C'est aussi toute l'industrie immobilière qui l'a mise au cœur de son modèle de développement : avec la métropolisation, moins on s'étale, mieux c'est d'un point de vue environnemental, car on grapillera moins sur des terres naturelles ou agricoles qui risqueraient d'être artificialisées. Les maires eux-mêmes sont dans une situation paradoxale : ils peuvent être tentés de ne pas créer de densité d'un côté, mais est-ce que cette façon de penser ces territoires est encore désirable ? La densité pose en fait des questions en matière de bâti et de mobilité, car on pourrait penser que la mobilité est plus réduite dans un environnement dense ; or on constate qu'elle est au contraire très riche.

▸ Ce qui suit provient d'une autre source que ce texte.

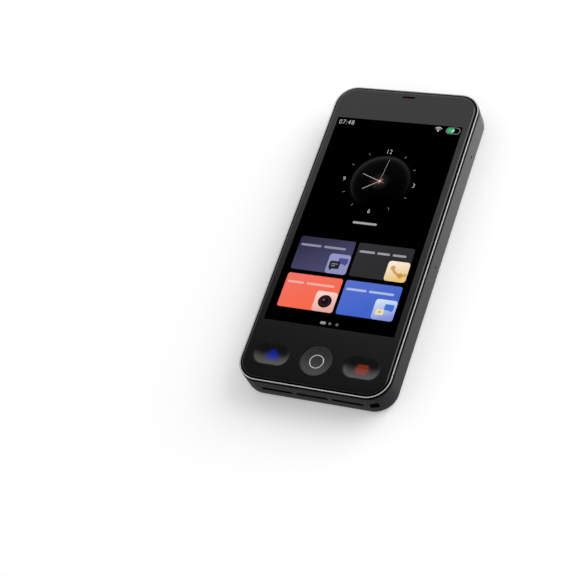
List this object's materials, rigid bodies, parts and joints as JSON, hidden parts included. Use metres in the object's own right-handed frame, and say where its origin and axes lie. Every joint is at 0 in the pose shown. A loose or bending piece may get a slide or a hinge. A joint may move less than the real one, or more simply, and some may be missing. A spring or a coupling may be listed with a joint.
{
  "type": "handheld translator",
  "caption": "Slab handheld translator with a touch screen, dished front keys, a red side key, rear lenses and slotted bottom edge.",
  "frame": {"origin": "middle of the flat outer face of the back cover, which the object lies on", "axes": "+Z out of the screen, +Y along the long side to the earpiece end, +X to the right for someone reading the screen"},
  "size_m": [0.074, 0.1588, 0.0159],
  "materials": {
    "anodised_frame": "bead-blasted and anodised dark grey, satin, with bright cut edges",
    "bright_trim": "diamond-turned, mirror bright",
    "front_glass": "polished, black ink behind it outside the screen",
    "screen": "lit display",
    "backlight": "white diffuser",
    "back_panel": "soft satin lacquer, very dark grey",
    "key_cap": "smoked translucent, satin",
    "blue_lamp": "lit blue",
    "red_lamp": "lit red",
    "red_anodised": "red anodised, satin",
    "red_core": "dark red, matt",
    "lens_glass": "polished and coated, black",
    "flash_diffuser": "off-white, faintly ribbed",
    "steel": "stamped",
    "black_plastic": "moulded, fine grain",
    "circuit_board": "green solder mask",
    "ribbon": "amber polyimide film",
    "battery_pouch": "foil pouch in dark film",
    "plunger": "moulded, ivory",
    "sound_mesh": "black woven wire"
  },
  "bodies": {
    "housing": {"middle_frame": "anodised_frame", "cover_glass": "front_glass", "display_panel": "screen", "display_backlight": "backlight", "display_ribbon": "ribbon", "link_ribbon": "ribbon", "home_switch": "steel", "left_key_switch": "steel", "left_key_lamp": "blue_lamp", "right_key_switch": "steel", "right_key_lamp": "red_lamp", "key_board": "circuit_board", "key_ribbon": "ribbon", "key_board_screw_1": "steel", "key_board_screw_2": "steel", "side_switch": "steel", "side_bracket": "steel", "earpiece_mesh": "sound_mesh", "earpiece_receiver": "steel", "status_light": "red_lamp", "back_cover": "back_panel", "upper_lens_ring": "bright_trim", "upper_lens_glass": "lens_glass", "upper_camera": "black_plastic", "lower_lens_ring": "bright_trim", "lower_lens_glass": "lens_glass", "lower_camera": "black_plastic", "flash_lens": "flash_diffuser", "flash_lamp": "steel", "red_ring": "red_anodised", "red_core": "red_core", "rear_microphone": "steel", "main_board": "circuit_board", "processor_shield": "steel", "radio_shield": "steel", "vibration_motor": "steel", "upper_antenna": "black_plastic", "board_screw_1": "steel", "board_screw_2": "steel", "board_screw_3": "steel", "board_screw_4": "steel", "charging_socket": "steel", "battery": "battery_pouch", "battery_ribbon": "ribbon", "speaker_box": "black_plastic", "speaker_driver": "steel", "speaker_mesh": "sound_mesh", "lanyard_bar": "steel", "upper_side_microphone": "steel", "lower_side_microphone": "steel"},
    "home_key": {"home_button": "key_cap", "home_ring": "bright_trim", "home_plunger": "plunger"},
    "left_talk_key": {"left_key": "key_cap", "left_key_plunger": "plunger"},
    "right_talk_key": {"right_key": "key_cap", "right_key_plunger": "plunger"},
    "power_key": {"side_key": "red_anodised", "side_plunger": "plunger"}
  },
  "joints": [
    {"name": "home_key_press", "type": "slide", "parent": "housing", "child": "home_key", "axis": [0, 0, -1], "range_m": [0, 0.00045], "stiffness_N_per_m": 1500, "springref_m": -0.0002},
    {"name": "left_talk_key_press", "type": "slide", "parent": "housing", "child": "left_talk_key", "axis": [0, 0, -1], "range_m": [0, 0.00045], "stiffness_N_per_m": 1500, "springref_m": -0.0002},
    {"name": "right_talk_key_press", "type": "slide", "parent": "housing", "child": "right_talk_key", "axis": [0, 0, -1], "range_m": [0, 0.00045], "stiffness_N_per_m": 1500, "springref_m": -0.0002},
    {"name": "power_key_press", "type": "slide", "parent": "housing", "child": "power_key", "axis": [1, 0, 0], "range_m": [0, 0.00045], "stiffness_N_per_m": 1500, "springref_m": -0.0002}
  ]
}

Mais dans la représentation des gens, la ville dense équivaut à une ville pas désirable et donc pas désirée.

 

Jean-Christophe Visier : Ce groupe de travail RBRT vise à donner de la visibilité à ces sujets, avec un nouveau point de vue pour ensuite faciliter leur appropriation par la filière. On a vu de plus en plus que bâtiments et territoires sont intimement liés, et la crise du Covid a mis en évidence plusieurs choses : qu'est-ce qui se passe quand la ville ferme, par exemple ? On sait aussi qu'on peut sortir de cette ville pour aller s'installer ailleurs, temporairement, ou pour aller se ressourcer dans la nature. Est également apparu un nouveau moyen de transport, le numérique : concernant des choses où il fallait jusqu'à présent forcément se déplacer, on s'est rendu compte qu'on pouvait finalement les faire à distance de chez nous. On a en outre observé un rejet des transports en commun, qui sont pourtant l'alpha et l'oméga de l'environnement urbain. Bref, l'idée est donc de faire émerger des repères.